Source material:
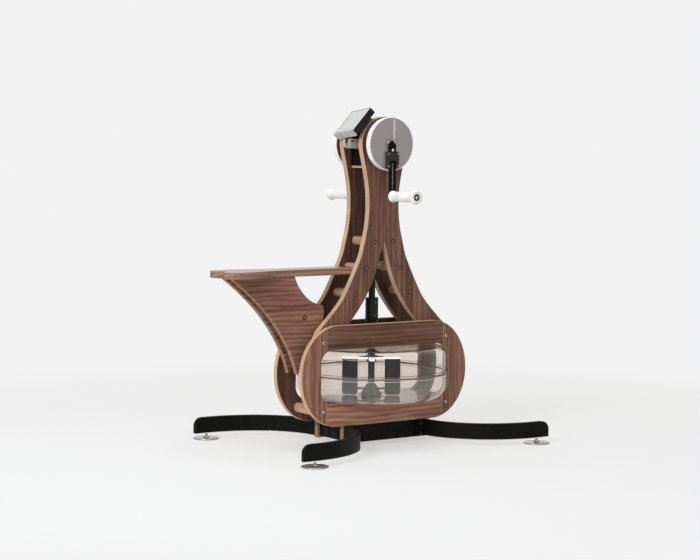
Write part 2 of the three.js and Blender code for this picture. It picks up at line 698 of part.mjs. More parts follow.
// Console pieces are drawn lying flat, face up, then turned to face the rider.
function tilted(geometry) {
  geometry.rotateX(CONSOLE_ROLL);
  geometry.rotateY(-CONSOLE_TILT);
  geometry.translate(CONSOLE.x, CONSOLE.y, CONSOLE.z);
  return geometry;
}

function roundedRectangle(x0, x1, y0, y1, radius) {
  const shape = new THREE.Shape();
  shape.absarc(x1 - radius, y1 - radius, radius, 0, Math.PI / 2, false);
  shape.absarc(x0 + radius, y1 - radius, radius, Math.PI / 2, Math.PI, false);
  shape.absarc(x0 + radius, y0 + radius, radius, Math.PI, (3 * Math.PI) / 2, false);
  shape.absarc(x1 - radius, y0 + radius, radius, (3 * Math.PI) / 2, 2 * Math.PI, false);
  shape.closePath();
  return shape;
}

// The recess for the screen, or the pane that fits it when set in by a margin.
function screenOutline(margin) {
  const [halfLength, halfWidth] = [CONSOLE.length / 2, CONSOLE.width / 2];
  const { low, edge, corner } = SCREEN_RECESS;
  const inset = edge + margin;
  return roundedRectangle(
    low + margin - halfLength, halfLength - inset, inset - halfWidth, halfWidth - inset, corner - margin,
  );
}

// The housing's back is hollowed where it passes the left column panel's round head.
function consoleHousing() {
  const [halfLength, halfWidth, halfDepth] = [CONSOLE.length / 2, CONSOLE.width / 2, CONSOLE.depth / 2];
  const outline = roundedRectangle(-halfLength, halfLength, -halfWidth, halfWidth, CONSOLE.corner);
  const body = cut(
    extrudeZ(outline, -halfDepth, halfDepth, 2),
    extrudeZ(screenOutline(0), halfDepth - SCREEN_RECESS.depth, halfDepth + 1, 2),
  );
  const headRoom = barY(0, CRANK_HEIGHT, HEAD_RADIUS + 1.5, COLUMN_INNER - 3, COLUMN_OUTER + 3, 60);
  const shell = cut(tilted(body), headRoom);
  const lug = new THREE.Shape();
  const [px, pz] = CONSOLE_PIVOT;
  lug.moveTo(px - LUG.radius, pz);
  lug.absarc(px, pz, LUG.radius, Math.PI, 2 * Math.PI, false);
  lug.lineTo(px + LUG.radius + 3, pz + 26);
  lug.lineTo(px - LUG.radius, pz + 22);
  lug.closePath();
  const pin = barY(px, pz, PIVOT_PIN.radius, -PIVOT_PIN.half, PIVOT_PIN.half, 12);
  return join(shell, extrudeY(lug, -LUG.half, LUG.half, 6), pin);
}

function consoleScreen() {
  const halfDepth = CONSOLE.depth / 2;
  return tilted(extrudeZ(screenOutline(0.5), halfDepth - SCREEN_RECESS.depth + GAP, halfDepth - 0.4, 2));
}

// A cradle on the gearbox's front: a rounded belly with two ears that hold the console's pin.
function consoleBracket() {
  const [px, pz] = CONSOLE_PIVOT;
  const back = -GEARBOX.half - GAP;
  const { bottom, top, ear, belly, half } = CRADLE;
  const shape = new THREE.Shape();
  shape.moveTo(back, bottom);
  shape.lineTo(back, top);
  shape.lineTo(px + ear / 2, pz + 7);
  shape.absarc(px, pz, ear, Math.PI / 3, Math.PI, false);
  shape.absarc(px + ear, pz - ear, belly, Math.PI, (3 * Math.PI) / 2, false);
  shape.lineTo(back - 6, bottom + 3);
  shape.closePath();
  return cut(
    extrudeY(shape, -half, half, 4),
    box(px - 20, px + 13, -LUG.half - GAP, LUG.half + GAP, bottom - 10, top + 18),
    barY(px, pz, PIVOT_PIN.radius + GAP, -half - 1, half + 1, 12),
  );
}

add('console_housing', consoleHousing(), 'consoleBlack');
add('console_screen', consoleScreen(), 'screen');
add('console_bracket', consoleBracket(), 'consoleGrey');

// ---------------------------------------------------------------- saddle board

// Plan of the board: two round lobes at the rear with a hollow between, and a narrow neck.
function seatShape() {
  const { rear, lobe, lobeY, waistX, half } = SEAT;
  const centreX = rear + lobe;
  const hollow = THREE.MathUtils.degToRad(125); // where each lobe runs into the hollow
  const hollowX = centreX + lobe * Math.cos(hollow);
  const hollowY = lobeY - lobe * Math.sin(hollow);
  const controlX = hollowX + (hollowY * Math.sin(hollow)) / -Math.cos(hollow);
  const neckEnd = -76;
  const shape = new THREE.Shape();
  shape.moveTo(neckEnd, half);
  shape.lineTo(waistX, half);
  shape.bezierCurveTo(waistX - 70, half, centreX + 90, lobeY + lobe, centreX, lobeY + lobe);
  shape.absarc(centreX, lobeY, lobe, Math.PI / 2, 2 * Math.PI - hollow, false);
  shape.quadraticCurveTo(controlX, 0, hollowX, -hollowY);
  shape.absarc(centreX, -lobeY, lobe, hollow, (3 * Math.PI) / 2, false);
  shape.bezierCurveTo(centreX + 90, -lobeY - lobe, waistX - 70, -half, waistX, -half);
  shape.lineTo(neckEnd, -half);
  shape.closePath();
  return shape;
}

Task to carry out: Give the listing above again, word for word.

Written answer:
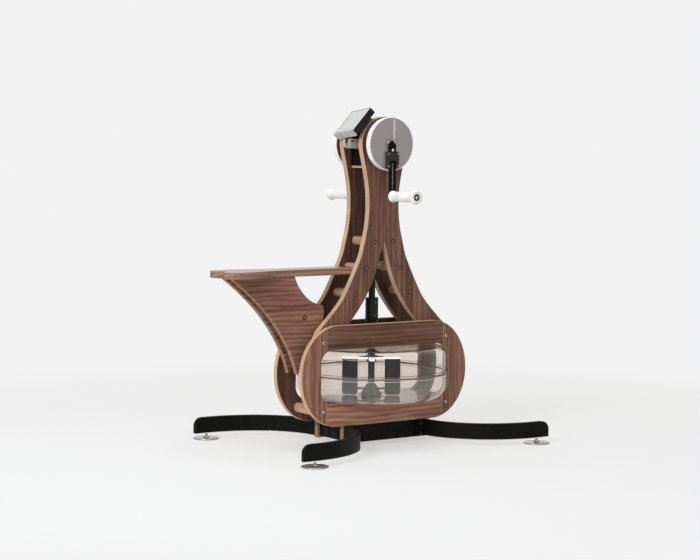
Write part 2 of the three.js and Blender code for this picture. It picks up at line 698 of part.mjs. More parts follow.
// Console pieces are drawn lying flat, face up, then turned to face the rider.
function tilted(geometry) {
  geometry.rotateX(CONSOLE_ROLL);
  geometry.rotateY(-CONSOLE_TILT);
  geometry.translate(CONSOLE.x, CONSOLE.y, CONSOLE.z);
  return geometry;
}

function roundedRectangle(x0, x1, y0, y1, radius) {
  const shape = new THREE.Shape();
  shape.absarc(x1 - radius, y1 - radius, radius, 0, Math.PI / 2, false);
  shape.absarc(x0 + radius, y1 - radius, radius, Math.PI / 2, Math.PI, false);
  shape.absarc(x0 + radius, y0 + radius, radius, Math.PI, (3 * Math.PI) / 2, false);
  shape.absarc(x1 - radius, y0 + radius, radius, (3 * Math.PI) / 2, 2 * Math.PI, false);
  shape.closePath();
  return shape;
}

// The recess for the screen, or the pane that fits it when set in by a margin.
function screenOutline(margin) {
  const [halfLength, halfWidth] = [CONSOLE.length / 2, CONSOLE.width / 2];
  const { low, edge, corner } = SCREEN_RECESS;
  const inset = edge + margin;
  return roundedRectangle(
    low + margin - halfLength, halfLength - inset, inset - halfWidth, halfWidth - inset, corner - margin,
  );
}

// The housing's back is hollowed where it passes the left column panel's round head.
function consoleHousing() {
  const [halfLength, halfWidth, halfDepth] = [CONSOLE.length / 2, CONSOLE.width / 2, CONSOLE.depth / 2];
  const outline = roundedRectangle(-halfLength, halfLength, -halfWidth, halfWidth, CONSOLE.corner);
  const body = cut(
    extrudeZ(outline, -halfDepth, halfDepth, 2),
    extrudeZ(screenOutline(0), halfDepth - SCREEN_RECESS.depth, halfDepth + 1, 2),
  );
  const headRoom = barY(0, CRANK_HEIGHT, HEAD_RADIUS + 1.5, COLUMN_INNER - 3, COLUMN_OUTER + 3, 60);
  const shell = cut(tilted(body), headRoom);
  const lug = new THREE.Shape();
  const [px, pz] = CONSOLE_PIVOT;
  lug.moveTo(px - LUG.radius, pz);
  lug.absarc(px, pz, LUG.radius, Math.PI, 2 * Math.PI, false);
  lug.lineTo(px + LUG.radius + 3, pz + 26);
  lug.lineTo(px - LUG.radius, pz + 22);
  lug.closePath();
  const pin = barY(px, pz, PIVOT_PIN.radius, -PIVOT_PIN.half, PIVOT_PIN.half, 12);
  return join(shell, extrudeY(lug, -LUG.half, LUG.half, 6), pin);
}

function consoleScreen() {
  const halfDepth = CONSOLE.depth / 2;
  return tilted(extrudeZ(screenOutline(0.5), halfDepth - SCREEN_RECESS.depth + GAP, halfDepth - 0.4, 2));
}

// A cradle on the gearbox's front: a rounded belly with two ears that hold the console's pin.
function consoleBracket() {
  const [px, pz] = CONSOLE_PIVOT;
  const back = -GEARBOX.half - GAP;
  const { bottom, top, ear, belly, half } = CRADLE;
  const shape = new THREE.Shape();
  shape.moveTo(back, bottom);
  shape.lineTo(back, top);
  shape.lineTo(px + ear / 2, pz + 7);
  shape.absarc(px, pz, ear, Math.PI / 3, Math.PI, false);
  shape.absarc(px + ear, pz - ear, belly, Math.PI, (3 * Math.PI) / 2, false);
  shape.lineTo(back - 6, bottom + 3);
  shape.closePath();
  return cut(
    extrudeY(shape, -half, half, 4),
    box(px - 20, px + 13, -LUG.half - GAP, LUG.half + GAP, bottom - 10, top + 18),
    barY(px, pz, PIVOT_PIN.radius + GAP, -half - 1, half + 1, 12),
  );
}

add('console_housing', consoleHousing(), 'consoleBlack');
add('console_screen', consoleScreen(), 'screen');
add('console_bracket', consoleBracket(), 'consoleGrey');

// ---------------------------------------------------------------- saddle board

// Plan of the board: two round lobes at the rear with a hollow between, and a narrow neck.
function seatShape() {
  const { rear, lobe, lobeY, waistX, half } = SEAT;
  const centreX = rear + lobe;
  const hollow = THREE.MathUtils.degToRad(125); // where each lobe runs into the hollow
  const hollowX = centreX + lobe * Math.cos(hollow);
  const hollowY = lobeY - lobe * Math.sin(hollow);
  const controlX = hollowX + (hollowY * Math.sin(hollow)) / -Math.cos(hollow);
  const neckEnd = -76;
  const shape = new THREE.Shape();
  shape.moveTo(neckEnd, half);
  shape.lineTo(waistX, half);
  shape.bezierCurveTo(waistX - 70, half, centreX + 90, lobeY + lobe, centreX, lobeY + lobe);
  shape.absarc(centreX, lobeY, lobe, Math.PI / 2, 2 * Math.PI - hollow, false);
  shape.quadraticCurveTo(controlX, 0, hollowX, -hollowY);
  shape.absarc(centreX, -lobeY, lobe, hollow, (3 * Math.PI) / 2, false);
  shape.bezierCurveTo(centreX + 90, -lobeY - lobe, waistX - 70, -half, waistX, -half);
  shape.lineTo(neckEnd, -half);
  shape.closePath();
  return shape;
}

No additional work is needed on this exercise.